No es de extrañar, por tanto, que en un examen llamado Certificado de Competencia Bilingüe que en muchos distritos educativos de California se exige al profesorado que desea trabajar con alumnos hispanos se incluyan preguntas que tienen más que ver con aspectos sociales, culturales y hasta folclóricos que con estrictamente lingüísticos, con cuestiones que pueden ir desde la composición musical de un grupo de mariachis hasta la importancia de la Virgen de Guadalupe en las familias mexicanas o la trascendencia y repercusiones de llevar una bandana azul o roja en algunos barrios de Los Angeles.

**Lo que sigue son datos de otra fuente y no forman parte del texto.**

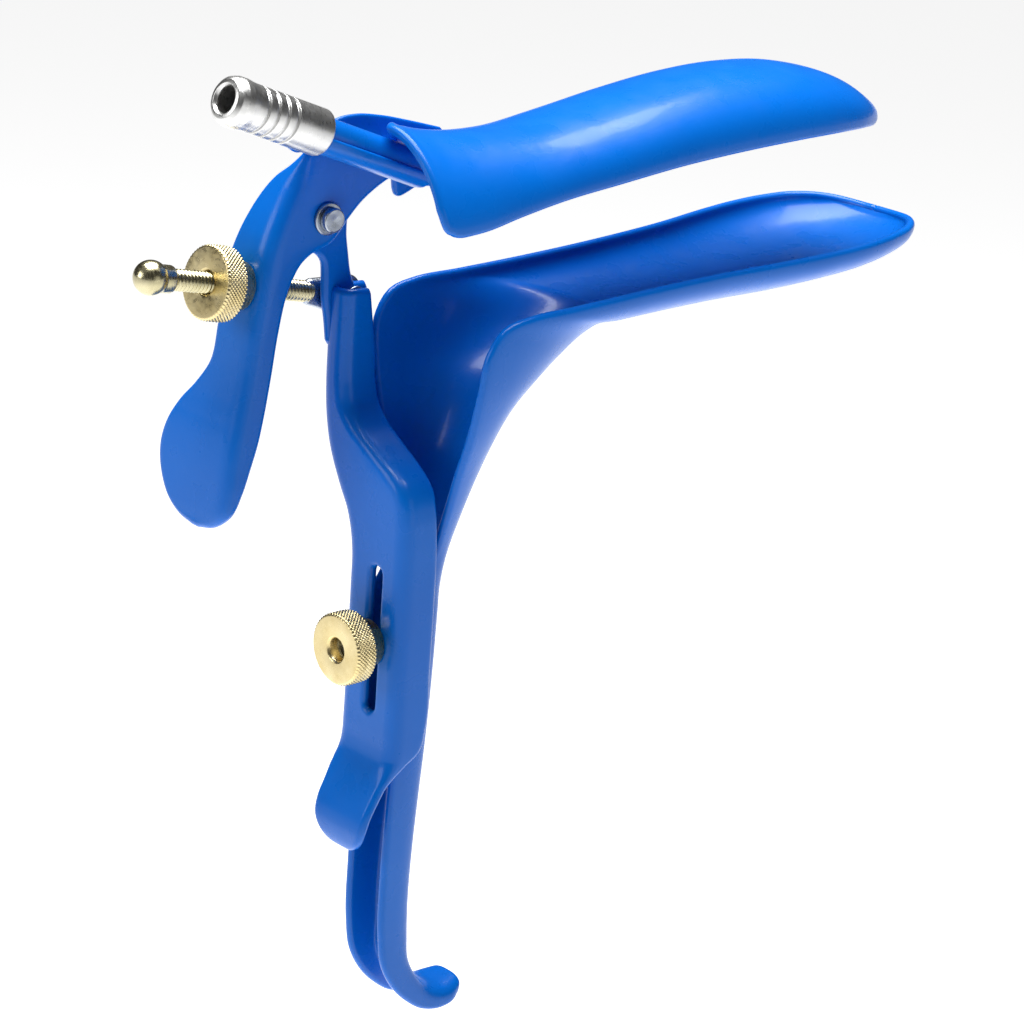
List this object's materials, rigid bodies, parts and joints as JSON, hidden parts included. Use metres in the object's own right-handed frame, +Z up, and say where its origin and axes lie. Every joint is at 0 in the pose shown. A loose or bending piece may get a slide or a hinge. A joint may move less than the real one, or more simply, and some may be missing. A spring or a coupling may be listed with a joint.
{
  "type": "bivalve speculum",
  "caption": "Open-sided blue-coated speculum with two trough blades, sliding yoke, thumb lever, knurled lock nuts and a smoke tube.",
  "frame": {"origin": "on the handle 45 mm below the lock stud, in the plane of the yoke's outer face and in the instrument's middle plane", "axes": "+X forward along the blades, +Y to the side that carries the yoke's arm, +Z up along the handle"},
  "size_m": [0.1755, 0.0566, 0.1888],
  "materials": {
    "blue_coat": "gloss",
    "brass": "satin",
    "steel": "satin"
  },
  "bodies": {
    "handle": {"lower_blade": "blue_coat", "lock_stud": "brass"},
    "slide": {"yoke": "blue_coat", "eye_rivet": "steel"},
    "jaw": {"upper_blade": "blue_coat", "thumb_lever": "blue_coat", "smoke_tube": "blue_coat", "hose_connector": "steel", "pivot_rivet": "steel", "pivot_washer": "steel"},
    "screw": {"tilt_screw": "brass", "stop_ball": "brass"},
    "tilt_nut": {"tilt_nut": "brass"},
    "lock_nut": {"lock_nut": "brass"}
  },
  "joints": [
    {"name": "yoke_slide", "type": "slide", "parent": "handle", "child": "slide", "axis": [0, 0, 1], "range_m": [-0.0125, 0.012]},
    {"name": "blade_tilt", "type": "hinge", "parent": "slide", "child": "jaw", "pos_m": [-0.0039, 0.0175, 0.1233], "axis": [0, -1, 0], "range_deg": [-3, 18]},
    {"name": "screw_swivel", "type": "hinge", "parent": "slide", "child": "screw", "pos_m": [0.0054, 0.01975, 0.1065], "axis": [0, -1, 0], "range_deg": [-2, 9]},
    {"name": "tilt_nut_travel", "type": "slide", "parent": "screw", "child": "tilt_nut", "axis": [-0.9816, 0, 0.1908], "range_m": [-0.0048, 0.0012]},
    {"name": "lock_nut_turn", "type": "hinge", "parent": "handle", "child": "lock_nut", "pos_m": [-0.004, 0, 0.045], "axis": [1, 0, 0], "continuous": true}
  ],
  "couplings": [
    {"joint": "screw_swivel", "follows": "blade_tilt", "ratio": 0.45},
    {"joint": "tilt_nut_travel", "follows": "blade_tilt", "m_per_rad": -0.0133}
  ]
}
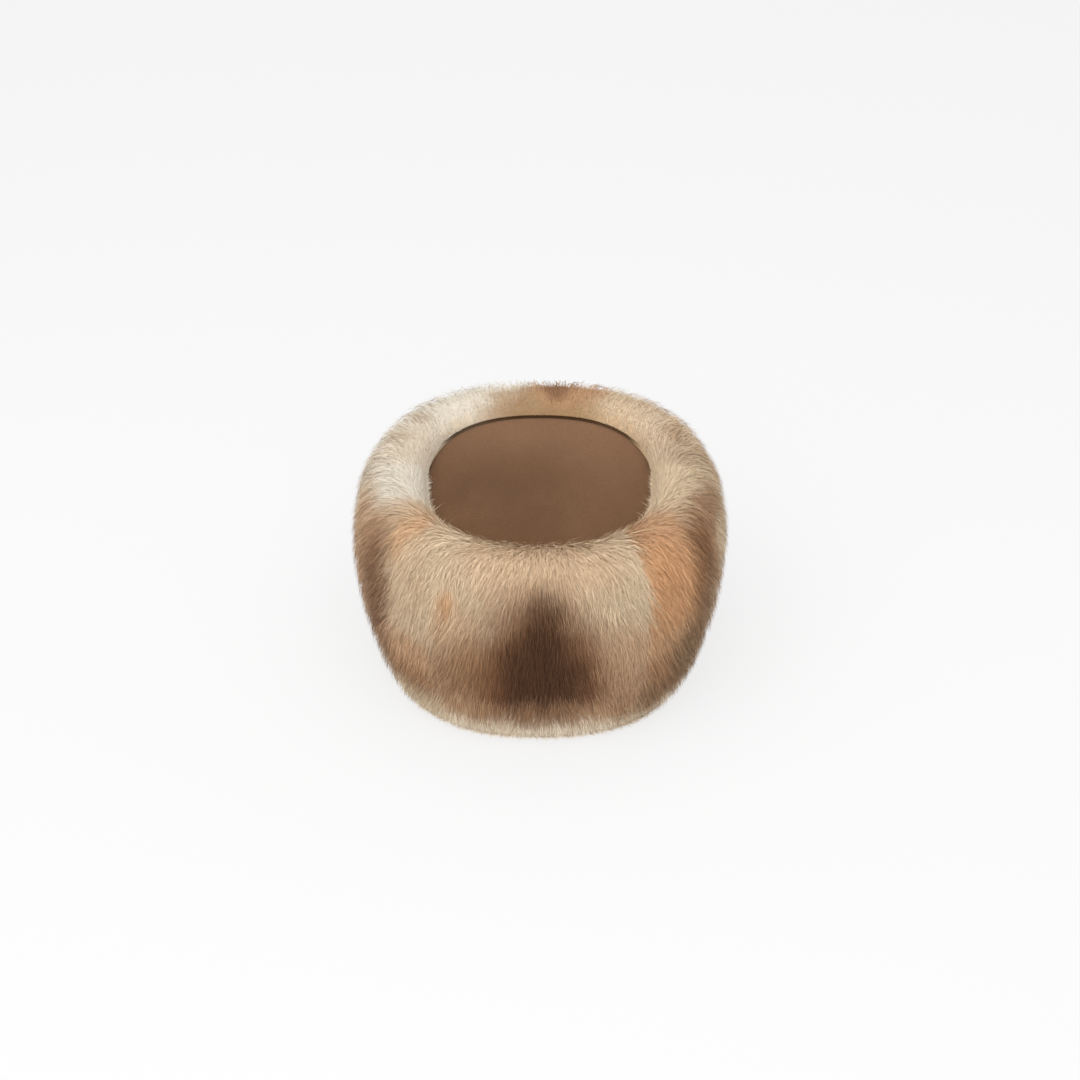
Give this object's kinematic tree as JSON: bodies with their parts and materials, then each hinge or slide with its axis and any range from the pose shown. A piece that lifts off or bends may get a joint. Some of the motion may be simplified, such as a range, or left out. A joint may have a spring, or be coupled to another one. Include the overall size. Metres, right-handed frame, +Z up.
{
  "type": "cossack hat",
  "caption": "Tall oval fur hat that flares upwards, with a flat suede top set down inside the fur's rolled ridge.",
  "frame": {"origin": "centre of the hat on the flat surface that its rim stands on", "axes": "+Z up from the rim to the top, -Y towards the front of the hat, +X to the right as seen from the front"},
  "size_m": [0.2444, 0.27, 0.1437],
  "materials": {
    "suede": "brushed suede, brown, matt",
    "fur_front": "long fur, cream with a dark brown stripe",
    "fur_front_right": "long fur, orange tan with a brown stripe",
    "fur_back_right": "long fur, pale tan",
    "fur_back": "long fur, golden tan with a dark tuft",
    "fur_back_left": "long fur, ivory with orange edges",
    "fur_front_left": "long fur, cream tan with a dark brown stripe"
  },
  "bodies": {
    "root": {"crown_top": "suede", "pelt_front": "fur_front", "pelt_front_right": "fur_front_right", "pelt_back_right": "fur_back_right", "pelt_back": "fur_back", "pelt_back_left": "fur_back_left", "pelt_front_left": "fur_front_left"}
  },
  "joints": []
}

Está claro que nuestra lengua común de ambos lados del Atlántico no es a veces tan común, y que, además de unirnos, también nos puede confundir, sobresaltar o regalarnos deliciosas anécdotas que los veteranos profesores que un día hicimos las Américas contamos, incorregibles, en sobremesas de domingos o en este periódico, a amigos, compañeros y sufridos lectores que con su paciencia demuestran más que nunca que lo son.